The following forecasts are from the April 1974 issue of the American Cinematographer:

     "I believe strongly... that within a decade motion pictures, in order to exist against the onslaught of wall-sized projection television and rental movie cassettes, will all be in 3 dimensions. "  - Arch Oboler, Writer-producer-director of "Bwana Devil" (the firsts major American 3-D motion picture.)

     "If 3-D lasts, it will survive as a medium of its own, not as a add-on to a typical motion picture." - Petro Valhos, Chief Scientist, The Motion Picture and Television Research Center of the Association of Motion Picture and Television Producers Inc.

     "By 1980 holography will solve the problem of three dimensional movies-the problems of three dimensional projection. It will be possible to produce a hologram screen which will be visible only in certain viewing zones for the left eye, and in other zones for the right eye." - Brian J. Thompson, Professor of Optics, University of Rochester (1971). Quoted in Technology Forecast for 1980 by Ernst Weber (NY 1971.)

     "By the beginning of the 21st century the movie theater will become a more dramatic, exciting and diverse place.
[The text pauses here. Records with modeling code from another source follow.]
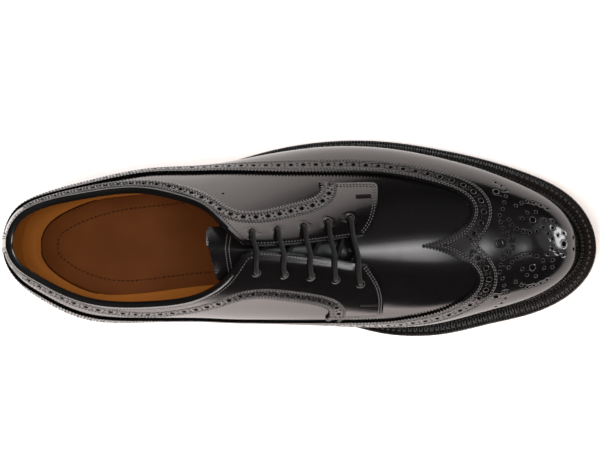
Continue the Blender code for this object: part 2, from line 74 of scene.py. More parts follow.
# One row for each section of the last, from the heel to the toe.
# share: place along the last.  feather, breadth and ridge_y: shares of its breadth.
# rise: height of the ridge above the feather.  shoulder: how far out the section stays.
SECTION_COLUMNS = ("share", "feather_out", "feather_in", "breadth_out", "breadth_in",
                   "ridge_y", "rise", "shoulder_out", "shoulder_in")
SECTIONS = (
    (0.000, 0.000, 0.000, 0.000, 0.000, 0.000, 0.960, 0.80, 0.80),
    (0.024, 0.188, 0.175, 0.207, 0.194, 0.015, 0.960, 0.80, 0.80),
    (0.065, 0.262, 0.255, 0.277, 0.292, 0.025, 0.962, 0.74, 0.70),
    (0.144, 0.315, 0.310, 0.348, 0.398, 0.015, 0.970, 0.58, 0.67),
    (0.246, 0.350, 0.290, 0.411, 0.405, -0.005, 0.988, 0.42, 0.71),
    (0.349, 0.400, 0.249, 0.432, 0.405, -0.021, 1.006, 0.36, 0.64),
    (0.451, 0.478, 0.259, 0.485, 0.412, -0.032, 0.955, 0.36, 0.58),
    (0.554, 0.526, 0.333, 0.530, 0.420, -0.032, 0.785, 0.50, 0.60),
    (0.656, 0.522, 0.392, 0.529, 0.425, -0.021, 0.640, 0.68, 0.70),
    (0.742, 0.480, 0.394, 0.488, 0.407, 0.000, 0.540, 0.78, 0.80),
    (0.827, 0.411, 0.333, 0.421, 0.345, 0.000, 0.459, 0.85, 0.88),
    (0.896, 0.331, 0.278, 0.340, 0.287, 0.000, 0.390, 0.90, 0.92),
    (0.950, 0.246, 0.207, 0.253, 0.215, 0.000, 0.302, 0.92, 0.94),
    (1.000, 0.000, 0.000, 0.000, 0.000, 0.000, 0.000, 0.92, 0.94),
)
ODD_AT_HEEL = ("feather_out", "feather_in", "breadth_out", "breadth_in", "ridge_y")
ODD_AT_TOE = ODD_AT_HEEL + ("rise",)
CONTROL_RISE = (0.0, 0.15, 0.42, 0.80, 1.0, 1.0)

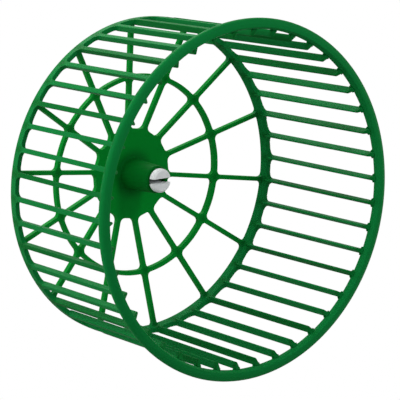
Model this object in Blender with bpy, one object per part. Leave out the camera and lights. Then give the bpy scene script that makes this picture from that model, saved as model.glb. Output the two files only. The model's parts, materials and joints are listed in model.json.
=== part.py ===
"""Hamster wheel: a green plastic cage drum that spins on a white split pin, with the clamp that hangs it.

Metres, +Z up. The wheel turns about the Y axis and its open mouth faces -Y. The wires of the cage
wall pass between y = 0 and y = WIRE_SPACE, so the origin is where the axis meets the face of the
wall plate that bears on them.

The green drum is one moulding on the real object. Here it is divided at its joints into the bars
and rings that it is made of, so that every window and slot between them stays open.
"""

import math

import bmesh
import bpy
from mathutils import Matrix

# Clearances: the gap between pieces, and how far the wheel may slide along its pin
GAP = 0.0003
END_FLOAT = 0.0008
CUT_OVERRUN = 0.002
MERGE_DISTANCE = 0.000001

# Drum: rim at the mouth, ring at the back, and the depth from one to the other
RIM_OUTER_RADIUS = 0.0700
RIM_WALL = 0.0041
RIM_DEPTH = 0.0030
RIM_DRAFT = 0.0004
RIM_FRONT_ROUND = 0.0009
RIM_EDGE_CHAMFER = 0.0003
RING_OUTER_RADIUS = 0.0637
RING_WALL = 0.0020
RING_DEPTH = 0.0034
RING_EDGE_CHAMFER = 0.0003
DRUM_DEPTH = 0.0671

# Rungs: tapered slats between the ring and the rim
RUNG_OUTER_WIDTH = 0.0021
RUNG_INNER_WIDTH = 0.0009
RUNG_HEIGHT = 0.0026
RUNG_PROUD = 0.0002
RUNG_LAP = 0.0012
RUNG_END_SLANT = 0.0012
RUNG_EDGE_CHAMFER = 0.0002
RUNGS_PER_SPOKE = 3

# Web: a flat hub and straight spokes that slope forward to the ring, with a ring halfway
HUB_RADIUS = 0.0184
WEB_THICKNESS = 0.0020
WEB_DISH = 0.0076
WEB_SET_FORWARD = 0.0005
SPOKE_WIDTH = 0.0018
SPOKE_COUNT = 14
MID_RING_RADIUS = 0.0397
MID_RING_WIDTH = 0.0019

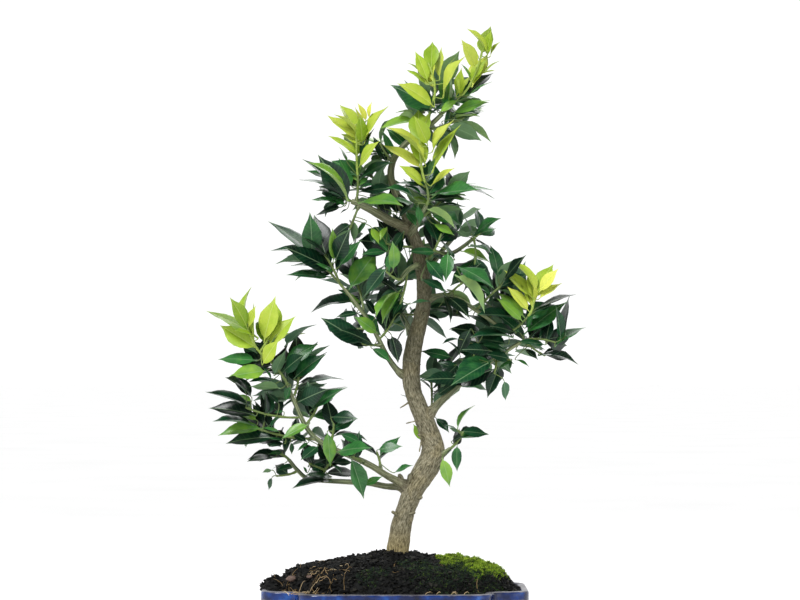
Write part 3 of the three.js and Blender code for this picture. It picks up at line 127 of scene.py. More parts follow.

In addition to extremely high quality and the introduction of such techniques as holography, simulation is an important new factor. The extension of a Disney concept, the human looking robot, will provide entertainment thrills such as the "all star simulated symphony". A resurgence of Hollywood will occur under the pressure of high resolution techniques. There will be more direct stimulation of the sensorium, but the themes will remain the same - thrills, violence, love stories, westerns, etc." - Arthur C. Clark, 1990. Quoted in What Futurists Believe by Joseph Coatis (MD 1990.)

     "There's not much question that high-definition television will have an impact on the commercial theater. Instead of seeing an image projected from film, you may very well have an image bounced off a satellite and then projected in the theater. It's very much in the realm of possibility. And if you can do this in a theater, you can also do it at home. I wouldn't want to make any commitment that the conventional theatrically released film will continue long into the next century." - Paul Spehr, Library of Congress, from 29 on 2000, Media Studies Journal, Fall 1991, p. 166.